> Data lines:
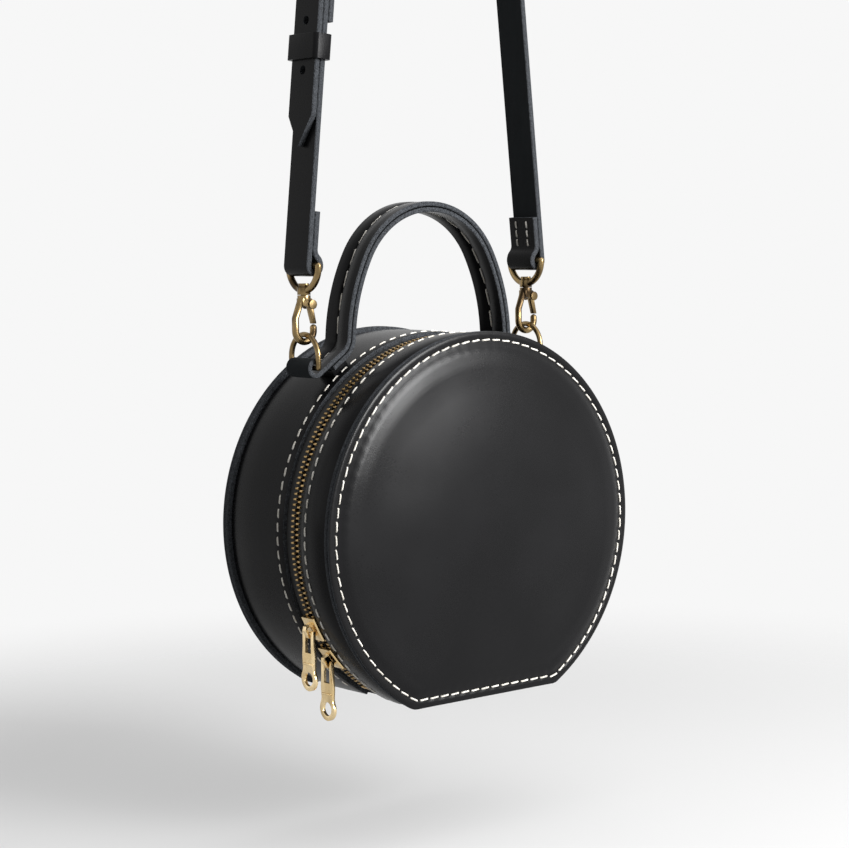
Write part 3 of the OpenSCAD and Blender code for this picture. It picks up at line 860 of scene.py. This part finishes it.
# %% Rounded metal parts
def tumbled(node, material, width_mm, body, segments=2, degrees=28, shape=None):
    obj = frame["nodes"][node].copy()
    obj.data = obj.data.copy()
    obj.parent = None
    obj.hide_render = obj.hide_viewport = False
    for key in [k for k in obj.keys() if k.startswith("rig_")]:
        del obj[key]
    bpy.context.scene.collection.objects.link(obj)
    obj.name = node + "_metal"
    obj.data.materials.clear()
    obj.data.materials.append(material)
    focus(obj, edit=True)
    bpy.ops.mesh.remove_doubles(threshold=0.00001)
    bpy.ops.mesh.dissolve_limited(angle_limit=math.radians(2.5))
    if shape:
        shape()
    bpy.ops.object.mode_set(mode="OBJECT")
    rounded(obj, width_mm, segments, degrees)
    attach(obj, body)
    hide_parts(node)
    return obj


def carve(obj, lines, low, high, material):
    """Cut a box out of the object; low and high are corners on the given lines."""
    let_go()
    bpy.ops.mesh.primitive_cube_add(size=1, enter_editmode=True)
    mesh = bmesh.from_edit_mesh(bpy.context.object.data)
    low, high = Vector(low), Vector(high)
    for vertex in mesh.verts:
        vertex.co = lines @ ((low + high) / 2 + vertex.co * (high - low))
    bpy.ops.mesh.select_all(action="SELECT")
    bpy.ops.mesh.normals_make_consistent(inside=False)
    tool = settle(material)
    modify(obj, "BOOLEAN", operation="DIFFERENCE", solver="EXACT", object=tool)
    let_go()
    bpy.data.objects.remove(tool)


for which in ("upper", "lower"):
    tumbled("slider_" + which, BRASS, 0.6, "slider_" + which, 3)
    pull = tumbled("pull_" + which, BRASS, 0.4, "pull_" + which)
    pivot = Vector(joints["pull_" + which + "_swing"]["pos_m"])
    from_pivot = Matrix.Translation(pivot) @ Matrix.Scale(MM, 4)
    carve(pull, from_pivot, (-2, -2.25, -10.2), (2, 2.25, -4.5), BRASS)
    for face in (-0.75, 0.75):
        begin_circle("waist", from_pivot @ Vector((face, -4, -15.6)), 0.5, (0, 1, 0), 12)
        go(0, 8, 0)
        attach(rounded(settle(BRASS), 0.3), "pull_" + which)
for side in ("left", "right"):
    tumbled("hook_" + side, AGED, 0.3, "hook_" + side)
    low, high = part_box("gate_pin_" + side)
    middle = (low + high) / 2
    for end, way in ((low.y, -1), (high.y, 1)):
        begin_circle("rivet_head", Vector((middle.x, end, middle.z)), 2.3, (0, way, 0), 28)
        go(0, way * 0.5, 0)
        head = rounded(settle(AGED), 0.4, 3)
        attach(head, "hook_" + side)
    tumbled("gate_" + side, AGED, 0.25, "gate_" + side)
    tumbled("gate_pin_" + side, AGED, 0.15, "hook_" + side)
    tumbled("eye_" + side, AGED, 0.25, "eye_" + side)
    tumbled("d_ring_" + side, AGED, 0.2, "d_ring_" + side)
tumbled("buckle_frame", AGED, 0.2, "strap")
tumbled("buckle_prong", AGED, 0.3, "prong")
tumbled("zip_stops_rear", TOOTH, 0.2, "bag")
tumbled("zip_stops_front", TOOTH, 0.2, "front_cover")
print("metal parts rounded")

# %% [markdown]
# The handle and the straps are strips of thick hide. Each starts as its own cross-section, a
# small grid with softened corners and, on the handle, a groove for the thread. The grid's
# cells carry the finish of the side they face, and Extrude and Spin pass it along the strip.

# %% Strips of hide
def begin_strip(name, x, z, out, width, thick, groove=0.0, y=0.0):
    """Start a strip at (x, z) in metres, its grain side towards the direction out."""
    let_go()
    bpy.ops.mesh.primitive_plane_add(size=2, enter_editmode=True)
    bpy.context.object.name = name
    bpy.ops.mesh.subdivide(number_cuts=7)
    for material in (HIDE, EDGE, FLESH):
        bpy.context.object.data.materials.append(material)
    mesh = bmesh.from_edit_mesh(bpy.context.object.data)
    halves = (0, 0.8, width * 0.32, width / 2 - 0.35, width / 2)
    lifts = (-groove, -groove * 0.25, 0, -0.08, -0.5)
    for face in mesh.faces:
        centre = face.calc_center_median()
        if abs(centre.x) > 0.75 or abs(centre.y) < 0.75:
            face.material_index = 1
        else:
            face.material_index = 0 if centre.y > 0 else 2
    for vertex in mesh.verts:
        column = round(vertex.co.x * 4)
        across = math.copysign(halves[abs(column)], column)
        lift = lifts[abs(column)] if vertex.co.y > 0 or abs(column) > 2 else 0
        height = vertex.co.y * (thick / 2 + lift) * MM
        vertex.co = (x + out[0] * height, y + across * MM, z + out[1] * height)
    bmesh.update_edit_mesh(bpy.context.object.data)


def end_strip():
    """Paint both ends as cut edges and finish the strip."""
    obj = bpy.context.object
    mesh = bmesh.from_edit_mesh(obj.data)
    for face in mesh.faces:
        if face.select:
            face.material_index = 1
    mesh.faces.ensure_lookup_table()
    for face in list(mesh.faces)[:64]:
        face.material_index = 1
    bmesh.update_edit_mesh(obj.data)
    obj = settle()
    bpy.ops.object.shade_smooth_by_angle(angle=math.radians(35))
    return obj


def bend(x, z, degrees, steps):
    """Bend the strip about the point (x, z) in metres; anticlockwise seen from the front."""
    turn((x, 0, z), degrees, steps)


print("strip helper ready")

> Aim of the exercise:
Scan the material above. Copy each line that holds the word "body".

> Answer to the task:
def tumbled(node, material, width_mm, body, segments=2, degrees=28, shape=None):
    attach(obj, body)